Un pays moderne comme le nôtre, dont un des secteurs d’activité est le BPO, ne peut se permettre de courir un tel risque. Ce serait un très mauvais message aux investisseurs. Il y a ce souci en Afrique du Sud, où le délestage arrive fréquemment.

 

Le projet CT Power a-t-il une raison d’être ?

 

Cette saga n’a que trop duré. Une décision ferme doit être prise au plus vite. Moi, j’aurais souhaité qu’un appel d’offres international ait été lancé pour donner au pays une variété de choix. Des experts ont estimé qu’Albion est le site idéal pour une centrale à charbon mais je comprends parfaitement les appréhensions des riverains. Albion ou pas, il y aura toujours des protestations. La question clé, c’est de savoir si on a besoin de l’électricité ou non pour le pays. Il n’y a pas de solution facile. Il y a des décisions difficiles à prendre.

 

En tant qu’ancien ministre de l’Énergie, comment expliquez-vous que nos réservoirs ne captent plus autant d’eau ?

 

Il faut prendre en compte plusieurs éléments. Est-ce que l’eau de pluie est bien canalisée vers les principaux réservoirs? Y a-t-il eu une étude sérieuse sur la question?
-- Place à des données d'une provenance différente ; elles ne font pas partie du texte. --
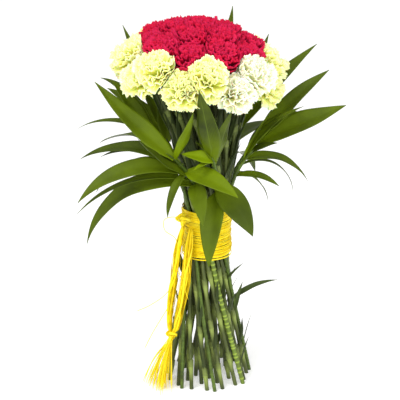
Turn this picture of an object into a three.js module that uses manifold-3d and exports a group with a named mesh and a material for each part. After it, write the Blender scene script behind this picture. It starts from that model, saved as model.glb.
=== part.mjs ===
// A hand-tied bunch of carnations that stands on its cut stem ends.
// A dome of red blooms sits inside a ring of cream ones. The stems spiral through a raffia
// tie, dracaena sprigs collar the blooms, and two raffia tails hang down to a frayed end.
// Millimetres, +Z up. Angles in the tables are degrees, counted from +X towards +Y.
import * as THREE from 'three';
import { mergeVertices } from 'three/addons/utils/BufferGeometryUtils.js';
import Module from 'manifold-3d';

const wasm = await Module();
wasm.setup();

// ---- Driving dimensions -------------------------------------------------------------
const GAP = 0.4; // clearance between neighbouring pieces

// The bundle of stems: it is tightest at the waist and opens both ways from there.
const WAIST_Z = 231;
const DOME_Z = 486; // foot of the topmost bloom
const SPLAY = 0.0085; // opening per millimetre away from the waist
const TWIST = -0.006; // radians of spiral per millimetre at the waist
const RED_FLARE = 0.33; // extra opening under the blooms
const CREAM_FLARE = 0.22;
const FLARE_RISE = 230; // height above the waist where that extra opening is reached
const LEAN = -12; // how far the middle of the dome stands off the tie, along X
const PRESS_REACH = 0.15 * DOME_Z; // how far from the waist the tie still presses stems together
const PRESS_SHARE = 0.76; // spacing of pressed stems, in stem diameters

const STEM_D = 6.8;
const STEM_STEPS = 11;
const STEM_SIDES = 6;
const STEM_BEND = 14; // the last stretch of a stem turns to follow its bloom
const CUT_BELOW = 8; // a stem is drawn this far under the floor and then cut level

// The blooms
const BLOOM_R = 31;
const BLOOM_SIDES = 9;
const CALYX_R = 5;
const CALYX_H = 24;
const HEAD_CENTRE_H = 38; // from the foot of the calyx to the middle of the petals
const HEAD_TOP_H = 19; // from there to the top of the petals
const DOME_TILT = 5; // the dome leans this many degrees towards +X

// Canes of the sprigs
const CANE_D = 5.8;
const CANE_TOP_Z = DOME_Z - 120;
const CANE_FLARE = 0.62; // a cane leans out more than the flower stems, once it is above the tie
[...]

On peut construire d’autres réservoirs mais on risque de les retrouver à moitié vides.

 

La situation de l’eau va empirer avec l’évolution démographique et les nouvelles activités économiques. Il faut une approche novatrice. Je suggère que l’eau du Sans-Souci Dam, qui est utilisée pour produire de l’électricité pour la centrale de Rivière-Champagne, soit distribuée aux habitants de l’Est. L’eau utilisée pour la production électrique représente six fois le volume du réservoir de Mare-aux-Vacoas.